DE: The Panthers tout one of the league’s most formidable pass-rushing attacks; however, it will be interesting to see if its effectiveness wanes when Charles Johnson is likely without partner-in-crime Greg Hardy for the first six games of the season
DT: This solid unit led by Star Lotulelei is bested in the division only by the emergence of Tampa Bay’s Gerald McCoy.
ILB: Carolina is second in the league only to the 49ers at inside linebacker solely due to the efforts of young All-Pro Luke Kuechly.
OLB: Thomas Davis had a resurgent 2013; it remains to be seen if he can replicate that performance at age 31. Journeyman Chase Blackman is the other starter by default.
Secondary: Carolina’s secondary looks like a 2011 Rising Star NFC South unit.
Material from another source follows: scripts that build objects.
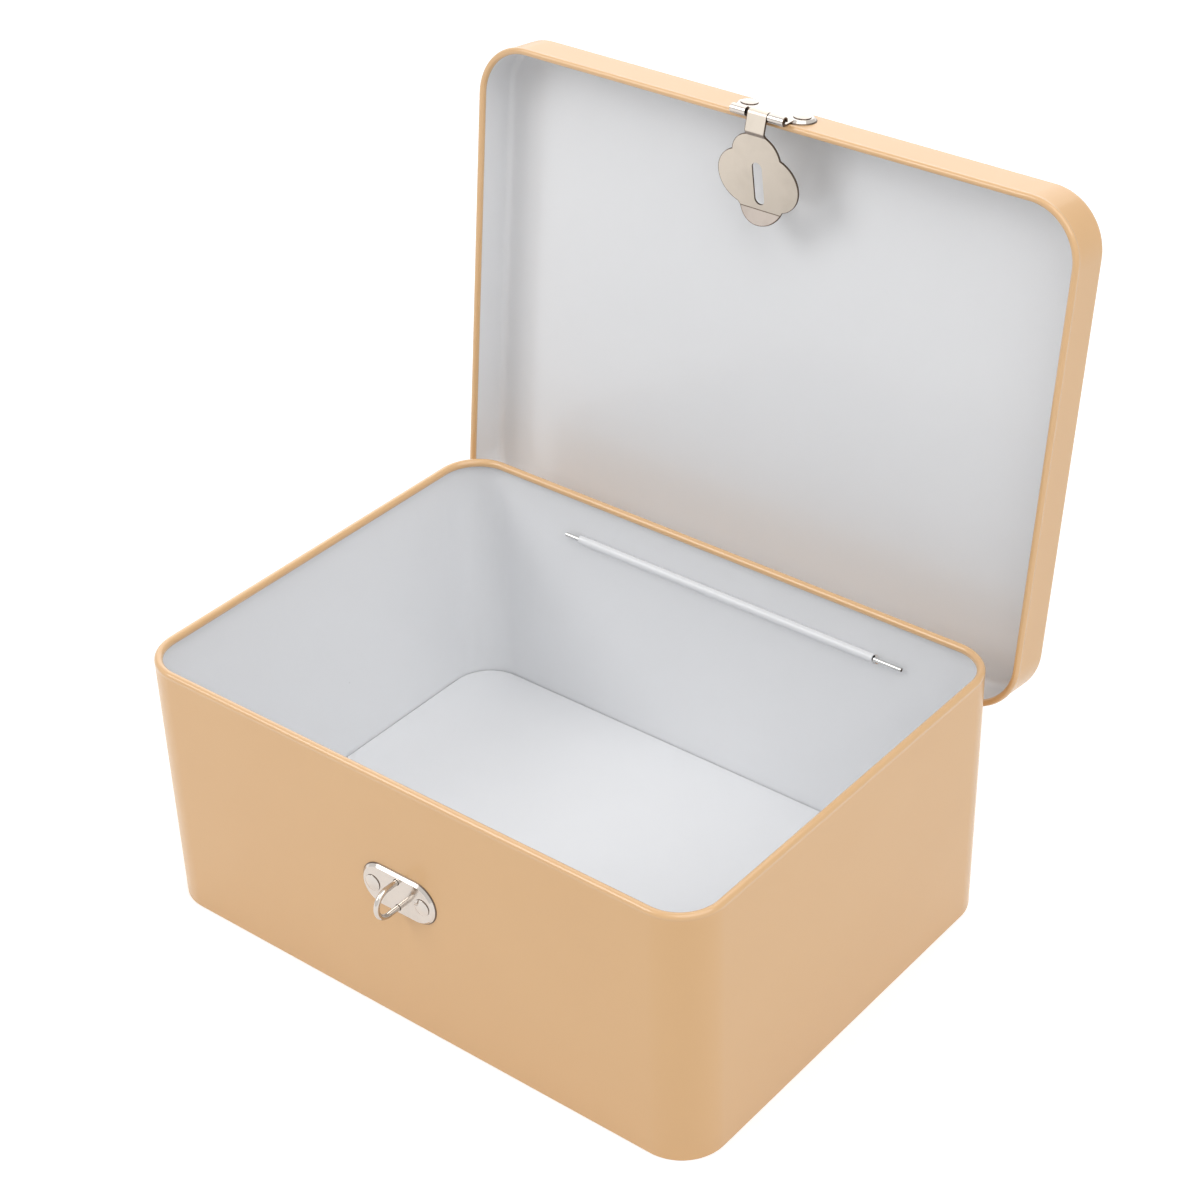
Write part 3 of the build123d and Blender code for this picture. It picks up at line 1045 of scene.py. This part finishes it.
@dataclass
class Fitting:
    """What the staple and the hasp have in common: a pressed plate and two rivets."""

    name: str
    body: str
    x: float
    face_y: float
    z: float
    width: float
    height: float
    sheet: float = 0.7
    plate_depth: float = 1.3
    plate_edge: float = 1.2
    rivet_spacing: float = 22.0
    rivet_radius: float = 3.1
    rivet_height: float = 0.9
    rivet_flank: float = 0.3
    shank_radius: float = 1.395
    shank_overlap: float = 0.2
    foot_line: float = 0.45
    tail_radius: float = 2.3
    tail_height: float = 0.6
    box_sheet: float = 0.4

    def move(self) -> Matrix:
        """The move from the shut tin to the open one, which is none for a fitting on the box."""
        return Matrix()

    def spot(self, right: float = 0, out: float = 0) -> Matrix:
        """The place on the shut tin of what was modelled on the XY plane, so far right and out, mm."""
        return at(self.x + right, self.face_y - out, self.z) @ turn(90)

    def oblong(self, width: float, height: float) -> Piece:
        """A flat face with full round ends.

        Args:
            width: Over its ends, mm.
            height: Across it, mm.

        Returns:
            The face, on the XY plane.
        """
        half, radius = width / 2 - height / 2, height / 2
        drawing = Drawing(Plane.FLAT, (-half, -radius))
        drawing.line((half, -radius)).arc((half, 0), 180, 28)
        drawing.line((-half, radius)).arc((-half, 0), 180, 28)
        return drawing.filled()

    def dished_plate(self) -> Piece:
        """A pressed plate with chamfered edges and a line of painted shade round its foot.

        Returns:
            The plate, standing on the XY plane.
        """
        plate = self.oblong(self.width, self.height)
        coat(plate, Finish.NICKEL, Finish.CUT_EDGE)
        pressed_cap(plate, self.plate_depth, self.plate_edge, self.sheet, edge_steps=1)
        with editing(plate):
            slice_level(self.foot_line)
        # Painted shade: the ring round the plate's foot takes the dark edge finish
        recoat(plate, 1, lies_below(self.foot_line))
        return plate

    def rivet(self) -> Piece:
        """A domed rivet, with its shank and the tail inside.

        Returns:
            The rivet, with the underside of its head on the XY plane.
        """
        flank, grip = self.rivet_flank, self.plate_depth + self.box_sheet
        dome = self.rivet_height - flank
        ball = (self.rivet_radius**2 + dome**2) / (2 * dome)
        head = primitive(
            bpy.ops.mesh.primitive_uv_sphere_add, segments=48, ring_count=96, radius=ball * MM,
            location=point(0, 0, self.rivet_height - ball),
        )
        with editing(head):
            slice_level(flank, clear_inner=True, use_fill=False)
            select(head, Pick.EDGES, lambda e: e.is_boundary)
            pull(0, 0, -flank)
            bpy.ops.mesh.edge_face_add()
        close_up(head)
        coat(head, Finish.NICKEL, Finish.CUT_EDGE)
        # Painted shade: the head's flank takes the dark edge finish, a dark crescent round the dome
        recoat(head, 1, lies_below(flank))
        soften(head, 0.1, angle=30)
        tail = peg(self.tail_radius, self.tail_height, crop=0.2, y=0, z=-grip - self.tail_height / 2)
        shank = peg(self.shank_radius, grip + self.shank_overlap, crop=0.02, y=0, z=-grip / 2)
        coat(tail, Finish.NICKEL)
        coat(shank, Finish.NICKEL)
        return join(head, tail, shank)

    def rivets(self) -> None:
        """Models the fitting's two rivets."""
        for name, side in (("left", -1), ("right", 1)):
            spot = self.spot(side * self.rivet_spacing / 2, self.plate_depth)
            rivet = place(self.rivet(), self.move() @ spot)
            dress(rivet, f"{self.name}_stud_{name}", self.body, f"{self.name}_rivet_{name}")


@dataclass
class Staple(Fitting):
    """The padlock staple on the box's front."""

    name: str = "staple"
    body: str = "body"
    x: float = -0.6
    face_y: float = -89.75
    z: float = 58.0
    width: float = 33.0
    height: float = 17.5
    wire: float = 1.05
    loop_height: float = 13.0
    reach: float = 12.5
    hole_gap: float = 0.2
    head_radius: float = 1.9
    head_height: float = 0.5
    head_lift: float = 0.3

    def plate(self) -> None:
        """Models the staple's plate, with a dark edge round the loop's two holes."""
        plate = self.dished_plate()
        leg = self.loop_height / 2 - self.wire
        for side in (-1, 1):
            hole = peg(self.wire + self.hole_gap, CUT_DEPTH, crop=0.01, y=side * leg, z=0)
            coat(hole, Finish.NICKEL, Finish.CUT_EDGE)
            recoat(hole, 1, lambda f: True)
            cut_away(plate, hole)
        soften(plate, 0.12, angle=30)
        place(plate, self.spot())
        dress(plate, "staple_back", "body", "staple_plate")

    def loop(self) -> None:
        """Models the wire loop, its two ends headed over behind the plate."""
        bend, lift = self.loop_height / 2 - self.wire, self.head_lift
        straight = self.reach - self.wire - bend
        loop = primitive(
            bpy.ops.mesh.primitive_circle_add, vertices=28, radius=self.wire * MM,
            location=point(0, -bend, lift),
        )
        with editing(loop):
            pull(0, 0, straight - lift)
            bpy.ops.mesh.spin(steps=40, angle=math.pi, center=point(0, 0, straight), axis=(1, 0, 0))
            pull(0, 0, lift - straight)
            bpy.ops.mesh.select_all(action="SELECT")
            bpy.ops.mesh.region_to_loop()
            bpy.ops.mesh.edge_face_add()
        close_up(loop)
        size = (self.head_radius, self.head_height)
        heads = [peg(*size, crop=0.12, y=side * bend, z=lift) for side in (-1, 1)]
        place(join(loop, *heads), self.spot())
        coat(loop, Finish.NICKEL)
        dress(loop, "staple_wire", "body", "staple_loop")

    def build(self) -> None:
        """Builds the staple."""
        self.plate()
        self.loop()
        self.rivets()


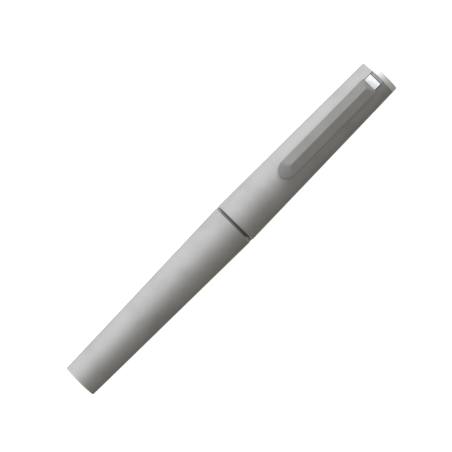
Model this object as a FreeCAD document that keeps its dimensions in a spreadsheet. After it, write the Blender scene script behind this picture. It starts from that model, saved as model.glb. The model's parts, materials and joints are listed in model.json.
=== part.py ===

Unfortunately, most stopped rising after 2011. They will struggle to replace the contributions of departed starters Captain Munnerlyn (Vikings) and Mike Mitchell (Steelers).
Special Teams: It will be interesting to see if Carolina’s management paid Graham Gano that contract for an outlier season.
Coaching: For the strides “Riverboat Ron” Rivera made last season, he still trails the three other Coach of the Year nominated divisional coaches.